YORUM | ALPER ENDER FIRAT
15 Temmuz tiyatrosu ve akabindeki soykırım sürecinde, bizim de bir kısım yakın akrabamız selamı sabahı kesmişti.
Aylarca arayıp sormayan birinci dereceden bazı yakınlarımız, bize yapılan bu muameleyi hak ettiğimizi düşünüyorlardı. Çünkü onlara göre cemaat soru çalmış başkasının hakkına girmiş kader de adalet etmişti. Hiç şikayet etmeye, sızlanmaya hakkımız yoktu. Soru çaldığımızdan o kadar emindi ki buna delil olarak da ‘kendi arkadaşlarınız yazıp itiraf etti’ diyorlardı.
Bu söze nasıl cevap verilir ya da siz nasıl verdiniz bilemiyorum. Ben bir cevap veremedim. Belirsiz, müphem, ete kemiğe bürünmeyen ithamlarla kader bize adalet mi etmişti? Çünkü Allah da şahitti ki onlarca sınava giren çocuklarıma hiçbir zaman çalınmış bir soru gelmedi, ne benim çocuklarıma ne gazeteden tanıdığım insanların çocuklarına, ne yeğenlerime, ne akrabalarıma ne de benim herhangi bir şekilde tanıdığım birisine girdiği sınavın soruları önceden verilmemişti.
Peki ben, çocuklarım ve kendisine herhangi bir soru verilmemiş hizmete sempati duyan yüzbinlerce genç bu günahı niye yüklensin, niye soru çalma ile anılsın ki?
Burada lüzumsuz bir polemik açma derdinde değilim, konuyla ilgili yazı yazanların bazılarını çok yakından tanıyorum ve samimiyetlerine dünyada ve ahirette şahitlik ederim.
Ama gerçekten bir soru çalma hadisesi yaşanmışsa kimlerin, hangi sınavlarda yaptığını yazmak, yen kırılmışsa dışarı çıkarmak boynumuzun borcudur. Bir suçu somutlaştırmadığımız müddetçe niyet olarak ne kadar samimi olursak olalım söylediğimiz her söz, yazdığımız her yazı masumlara taşınmaz bir yük olarak dönecektir.

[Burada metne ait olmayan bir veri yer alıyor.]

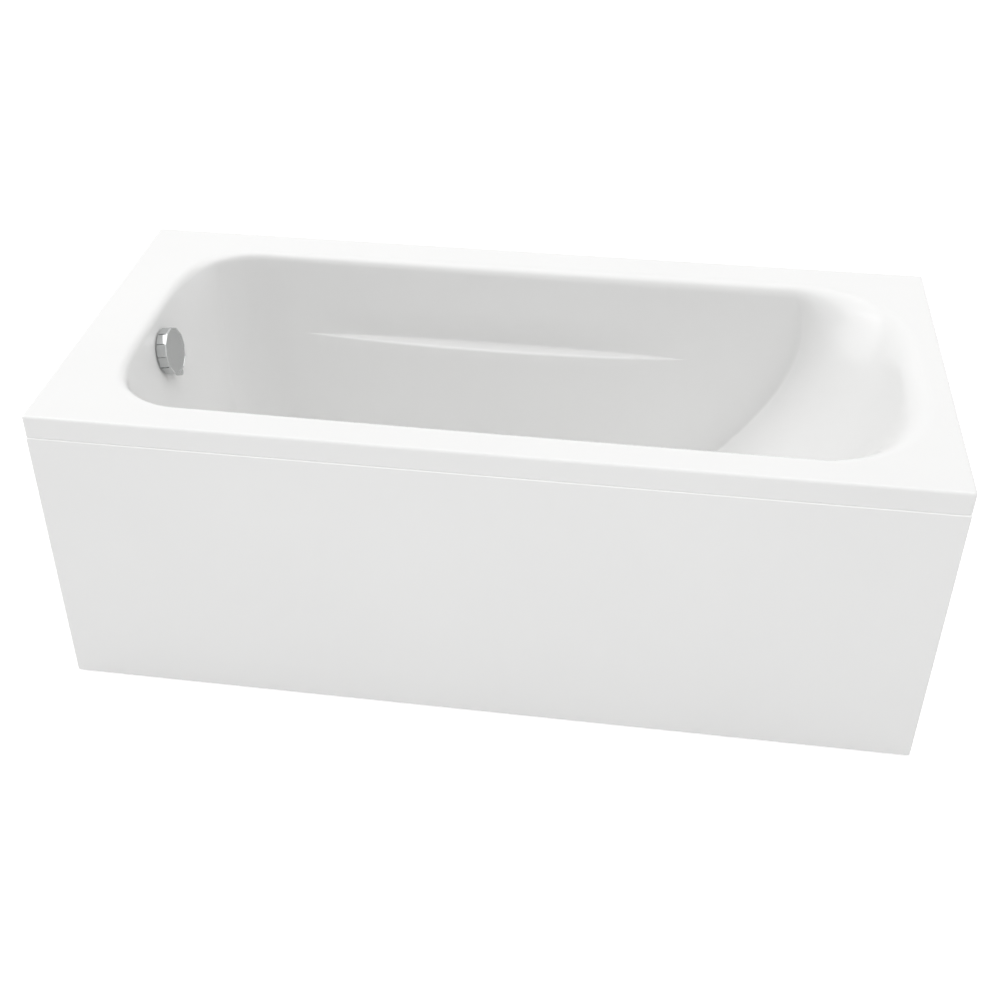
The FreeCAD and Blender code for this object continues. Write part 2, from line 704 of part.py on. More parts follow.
def overflow_elbow():
    """Cup behind the wall with its flange, screw blocks, bearing, cable gland and spigot."""
    flange = barrel(overflow_flange_r, X * (elbow_x - overflow_flange_t), X, overflow_flange_t)
    cup = barrel(cup_r, X * cup_back_x, X, cup_depth)
    hollow = barrel(cup_r - cup_wall, X * (cup_back_x + bearing_deep), X, cup_depth)
    blocks = [box(elbow_x - 12, elbow_x, min(side * 15, side * (cup_r - 1)),
                  max(side * 15, side * (cup_r - 1)), -5, 5) for side in (-1, 1)]
    solid = on_overflow(flange.fuse(cup))
    spigot = barrel(spigot_r, pipe_top() - Z * spigot_long, Z, spigot_long + cup_r)
    gland = prism(8, 2 * cable_boss_r, cable_start(), Y, cable_boss_long + cup_r / 2)
    solid = solid.fuse([spigot, gland]).cut(on_overflow(hollow)).fuse([on_overflow(b) for b in blocks])
    bearing = on_overflow(rod(spindle_r + running_fit, X * (cup_back_x + 1), X, 40))
    bore = barrel(spigot_bore_r, pipe_top() - Z * (spigot_long + 1), Z, spigot_long + cup_r)
    screws = [on_overflow(hole) for hole in faceplate_screw_holes(thread_fit)]
    wire = prism(8, 2 * wire_r, cable_start(), Y, cable_boss_long + cup_r)
    return solid.cut([bearing, bore, wire, cable_end(cable_start(), Y)] + screws)


def pipe_top():
    """Top end of the overflow pipe, just under the elbow's cup."""
    return V(overflow_pipe_x, basin_y, overflow_point(cup_back_x).z - cup_r - 8)


def pipe_bottom():
    return V(waste_x - waste_r - inlet_reach + spigot_long, basin_y, inlet_z)


def overflow_pipe():
    """Stiff plastic pipe with a mitred elbow, from the overflow down and across to the waste."""
    top, end = pipe_top(), pipe_bottom()
    high = V(top.x, top.y, end.z + pipe_chamfer)
    low = V(top.x + pipe_chamfer, top.y, end.z)
    bore = mitred_rod([top + Z * 5, high, low, end + X * 5], pipe_bore_r)
    return mitred_rod([top, high, low, end], pipe_r).cut(bore)


def coupling(start, axis):
    """Ribbed union nut that pulls the pipe's end onto its spigot."""
    nut = prism(8, coupling_width, start, axis, coupling_long)
    return nut.cut(barrel(pipe_r + seat, start - axis, axis, coupling_long + 2))


def upper_pipe_nut():
    return coupling(pipe_top() - Z * coupling_long, Z)


def lower_pipe_nut():
    return coupling(pipe_bottom() - X * coupling_long, X)


# ---------------------------------------------------------------- remote-control cable
def cable_start():
    """Where the cable leaves the elbow, beside the drum."""
    at = overflow_point(drum_x + drum_t / 2, 0, drum_r - 4)
    return V(at.x, at.y - cup_r - cable_boss_long, at.z)


def cable_finish():
    return V(waste_x, basin_y - waste_r - cable_boss_long, pivot.z + lever_tail - 2)


def cable_end(at, axis):
    """Blind socket in a gland for the end of the cable."""
    return barrel(cable_r + thread_fit, at - axis, axis, 7)


def bowden_cable():
    """Sheathed cable from the overflow down beside the pipe and under the tub to the waste."""
    a, b = cable_start() + Y * 6, cable_finish() + Y * 6
    out = a - Y * (cable_boss_long + cable_side)
    points = [a, out, V(out.x, out.y, b.z), V(b.x, out.y, b.z), b]
    return bent_rod(points, cable_bend_r, cable_r, 8)


# ---------------------------------------------------------------- waste, plug and its lever
def waste_flange():
    """Flange in the dish with a threaded tail and a two-armed guide for the plug's stem."""
    low = flange_z - flange_tail
    flange = Part.makeCone(flange_r, flange_r - 1.5, flange_t, at_waste(flange_z))
    flange = flange.cut(rod(flange_bore_r, at_waste(flange_z - 1), Z, flange_t + 2))
    tail = ring(flange_tail_r, flange_bore_r, at_waste(low), Z, flange_tail + 0.5)
    guide = prism(8, 2 * guide_r, at_waste(low), Z, guide_h)
    arm = box(waste_x - flange_bore_r - 1, waste_x + flange_bore_r + 1, basin_y - 2, basin_y + 2,
              low, low + guide_h)
    bore = rod(stem_r + running_fit, at_waste(low - 1), Z, guide_h + 2)
    return flange.fuse([tail, guide, arm]).cut(bore)


def waste_upper_seal():
    return ring(flange_r, waste_hole_r - 0.5, at_waste(dish_z + seat), Z, flange_seal_t)


def waste_lower_seal():
    return ring(waste_rim_r - 1, waste_hole_r - 0.5, at_waste(waste_seal_top - seal_t), Z, seal_t)


def waste_body():
    """Chamber under the tub: clamping rim, side inlet, cable gland and dip tube."""
    low = waste_top - waste_depth
    end = V(waste_x - waste_r - inlet_reach, basin_y, inlet_z)
    solid = barrel(waste_r, at_waste(tail_top), Z, waste_top - tail_top).fuse([
        barrel(waste_rim_r, at_waste(waste_top - waste_rim_t), Z, waste_rim_t),
        barrel(tail_r, at_waste(tail_z), Z, tail_top - tail_z + 1),
        barrel(spigot_r, end, X, inlet_reach + 8),
        prism(8, 2 * cable_boss_r, cable_finish(), Y, cable_boss_long + 8)])
    return solid.cut([
        barrel(waste_bore_r, at_waste(low), Z, waste_depth + 1),
        barrel(tail_bore_r, at_waste(tail_z - 1), Z, low - tail_z + 2),
        barrel(spigot_bore_r, end - X, X, inlet_reach + 12),
        prism(8, 2 * wire_r, cable_finish() - Y, Y, cable_boss_long + 12),
        cable_end(cable_finish(), Y),
        rod(pin_r + thread_fit, pivot - X * 40, X, 80)])


def plug():
    """Low crowned plug with a spigot that carries its seal."""
    crown = Part.makeCone(plug_r, plug_r - 3, plug_crown, at_waste(plug_under))
    return crown.fuse(barrel(plug_spigot_r, at_waste(plug_under - 4), Z, 4.5))


def plug_seal():
    return ring(flange_bore_r - 1, plug_spigot_r + 0.2, at_waste(plug_under - 3), Z, 2.8)


def plug_stem():
    return rod(stem_r, at_waste(stem_bottom), Z, stem_long - seat / 2)


def lift_lever():
    """Bell crank: its arm lies under the plug's stem and the cable pulls its tail."""
    y, z = pivot.y, pivot.z
    tip = y + lever_arm
    arm = strip([(y, z + lever_rise - lever_t), (tip, z + lever_rise - lever_t),
                 (tip, z + lever_rise), (y, z + lever_rise)], waste_x, lever_w)
    tail = strip([(y - 3, z), (y + 3, z), (y + 3, z + lever_tail), (y - 3, z + lever_tail)],
                 waste_x, lever_w)
    boss = prism(8, 2 * lever_boss_r, pivot - X * (lever_w / 2), X, lever_w)
    return boss.fuse([arm, tail]).cut(rod(pin_r + running_fit, pivot - X * 20, X, 40))


def lever_pin():
    half = math.sqrt(waste_r ** 2 - lever_offset ** 2) - 1
    return rod(pin_r, pivot - X * half, X, 2 * half)


# ---------------------------------------------------------------- trap
def trap_inlet_nut():
    """Eight-sided nut that clamps the trap's neck round the waste's tail."""
    low = trap_top - trap_neck
    nut = prism(8, trap_nut_width, at_waste(low + seat), Z, trap_neck - 1)
    return nut.cut(barrel(trap_neck_r + seat, at_waste(low - 1), Z, trap_neck + 2))


def trap_body():
    """Shallow bottle trap: a drum round the waste's dip tube, with its outlet to the wall."""
    shoulder = trap_top - trap_neck
    mouth = trap_mouth()
    solid = barrel(trap_r, at_waste(trap_low), Z, shoulder - trap_low).fuse([
        barrel(trap_neck_r, at_waste(shoulder - 1), Z, trap_neck + 1),
        barrel(trap_outlet_r, mouth - Y * trap_outlet, Y, trap_outlet),
        barrel(socket_bore_r + socket_wall, mouth - Y * (socket_deep + 3), Y, socket_deep + 3)])
    return solid.cut([
        barrel(trap_r - trap_wall, at_waste(trap_low - 1), Z, shoulder - trap_wall - trap_low + 1),
        barrel(tail_r + seat, at_waste(trap_low), Z, trap_top - trap_low + 1),
        barrel(trap_outlet_r - trap_wall, mouth - Y * trap_outlet, Y, trap_outlet + 1),
        rod(socket_bore_r, mouth - Y * socket_deep, Y, socket_deep + 1)])


def trap_mouth():
    return V(waste_x, basin_y + trap_outlet, trap_low + trap_out_rise)


def trap_outlet_nut():
    nut = prism(8, trap_nut_width, trap_mouth() - Y * (socket_deep - 2), Y, trap_nut_long)
    r = socket_bore_r + socket_wall + seat
    return nut.cut(barrel(r, trap_mouth() - Y * socket_deep, Y, socket_deep + 2))


def trap_cleaning_cap():
    """Screwed cup that closes the bottom of the drum."""
    low = trap_low - cap_t
    cap = prism(12, 2 * (trap_r + 4), at_waste(low), Z, cap_t + cap_lap)
    return cap.cut(barrel(trap_r + seat, at_waste(trap_low - seat), Z, cap_lap + 1))


# ---------------------------------------------------------------- build
def all_parts():
    parts = {
        "bath_shell": bath_shell(),
        "front_rim_batten": front_batten(),
        "back_rim_batten": back_batten(),
        "base_board": base_board(),
        "foot_end_cross_bar": cross_bar(bar_xs[0]),
        "head_end_cross_bar": cross_bar(bar_xs[1]),
        "centre_foot_socket": centre_foot_socket(),
        "foot_lock_nuts": foot_lock_nuts(),
    }
    for name, (at, top) in foot_places().items():
        parts[name + "_stud"] = foot_stud(at, top)
        parts[name + "_pad"] = foot_pad(at)
    makers = (
        base_board_screws, front_panel, panel_stiffener, panel_clips, clip_screws,
        panel_support_brackets, bracket_screws, wall_brackets, wall_bracket_screws,
        overflow_knob, overflow_spindle, cable_crank, overflow_faceplate, faceplate_screws,
        overflow_seal, overflow_elbow, overflow_pipe, upper_pipe_nut, lower_pipe_nut,
        bowden_cable, waste_flange, waste_upper_seal, waste_lower_seal, waste_body,
        plug, plug_seal, plug_stem, lift_lever, lever_pin,
        trap_inlet_nut, trap_body, trap_outlet_nut, trap_cleaning_cap,
    )
    for make in makers:
        parts[make.__name__] = make()
    return parts


os.makedirs("parts", exist_ok=True)
for name, shape in all_parts().items():
    save(name, shape)
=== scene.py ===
# %% [markdown]
# # Dressing an alcove bath
# The construction model already holds every piece of the bath at its real size and place: the
# shell, the front panel, the frame and feet, the waste and the overflow. This lesson gives those
# pieces their finish. Where the eye rests, a plain solid is swapped for a finer mesh in the same
# space. Nothing is moved, because the joints and fits depend on it. Only the lip of the rim is
# drawn rounder than its solid, and the panel's top edge and the knob's grip a little larger.

# %% Load the construction model
import json
import math

import bmesh
import bpy
import numpy as np
from mathutils import Matrix, Vector

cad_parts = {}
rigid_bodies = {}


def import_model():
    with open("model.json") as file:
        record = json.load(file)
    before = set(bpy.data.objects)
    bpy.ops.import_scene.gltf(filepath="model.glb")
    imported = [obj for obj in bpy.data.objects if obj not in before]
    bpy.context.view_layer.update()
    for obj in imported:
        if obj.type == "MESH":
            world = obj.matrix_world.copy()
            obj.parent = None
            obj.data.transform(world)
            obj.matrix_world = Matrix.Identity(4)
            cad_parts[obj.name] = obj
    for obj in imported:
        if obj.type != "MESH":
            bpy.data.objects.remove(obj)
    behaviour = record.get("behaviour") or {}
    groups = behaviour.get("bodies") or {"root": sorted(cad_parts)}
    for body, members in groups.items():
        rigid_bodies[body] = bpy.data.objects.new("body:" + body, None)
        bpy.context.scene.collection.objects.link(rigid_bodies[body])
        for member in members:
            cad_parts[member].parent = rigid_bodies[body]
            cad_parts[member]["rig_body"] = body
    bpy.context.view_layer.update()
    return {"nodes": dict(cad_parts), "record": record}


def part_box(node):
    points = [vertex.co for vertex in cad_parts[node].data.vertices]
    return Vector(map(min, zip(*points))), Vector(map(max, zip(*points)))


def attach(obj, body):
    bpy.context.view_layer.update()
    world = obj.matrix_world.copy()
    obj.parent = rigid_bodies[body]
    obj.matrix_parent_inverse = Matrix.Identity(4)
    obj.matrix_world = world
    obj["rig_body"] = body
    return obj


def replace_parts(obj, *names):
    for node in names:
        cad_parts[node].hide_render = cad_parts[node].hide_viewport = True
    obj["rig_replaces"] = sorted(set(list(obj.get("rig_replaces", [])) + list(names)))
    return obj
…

Bunu yapmadığımız sürece hem varsa cemaatin ismini kullanarak soru çalanlar bünye içinde kendini saklayacak hem de hayat boyu böyle bir şeyin yanına yaklaşmamış yüzbinlerce insan işlemediği günahın vebalini çekecek.
BU YAZIYI YOUTUBE’TA İZLEYEBİLİRSİNİZ ⤵️
Aynı şeyleri sevgili Ahmet Dönmez’in yazısı için de söylemek mümkün. Dönmez’in ‘Bu sürecin Riphagen’leri’ başlıklı yazısını okuduğumda cemaat içerisinde, ileri gelenlerinin de dahil olduğu bir yapının mazlumların mağduriyetini kişisel çıkarları için kullandığı düşüncesine kapılıyorum.
Ahmet Dönmez gibi vicdanına, gazeteciliğine, araştırmacılığına her zaman kefil olduğum bir ismin somut örneklerle yazılmamış bir yazının nelere sebep olacağını hesaplaması gerekirdi.
Ben asla ‘bunları yazmanın şimdi sırası değil’ demiyorum tam tersi belki de bu tür yazıları yazmanın tam zamanı. Ama kim olduğu belli olmadan genelleştirici dil ile yazılan her şey herkesi ama herkesi zan altında bırakıyor
Cemaate sempati duyanlar asla böyle şey yapmaz da demiyorum. Her yerde olduğu gibi bu camia içinde de yanlış işlere tevessül eden insanlar çıkabilir.
Ancak bu konuları somut delillerle, somut kişiler üzerinden yazmadığımız müddetçe bilerek yanlışı tercih edip kötü yola düşenler ayıklanamayacak, ayıklanamadığı gibi de kendilerine koruma sağlamış da olacaklar. Yüzbinlerce insanda hiç bir zaman işlemedikleri günahların vebalini taşıyacaklar.
Bunca yıllık gözlemlerim, tecrübelerim ve yaşadıklarımla kesinlikle iddia ediyorum ki hizmet hareketi bir iyilik hareketidir ve hiçbir zaman iradi olarak bir kötülüğün, bir organize suçun içinde olmamıştır, olanları da bünyenin içinden mutlaka dışlanmıştır. Somutlaşmamış her iddia, hizmet hareketini organize suç örgütü gibi göstermek için çırpınıp el koyduğu onlarca kuruma rağmen her hangi bir delil bulamayanların ekmeğine yağ sürmekten başka bir işe yaramıyor.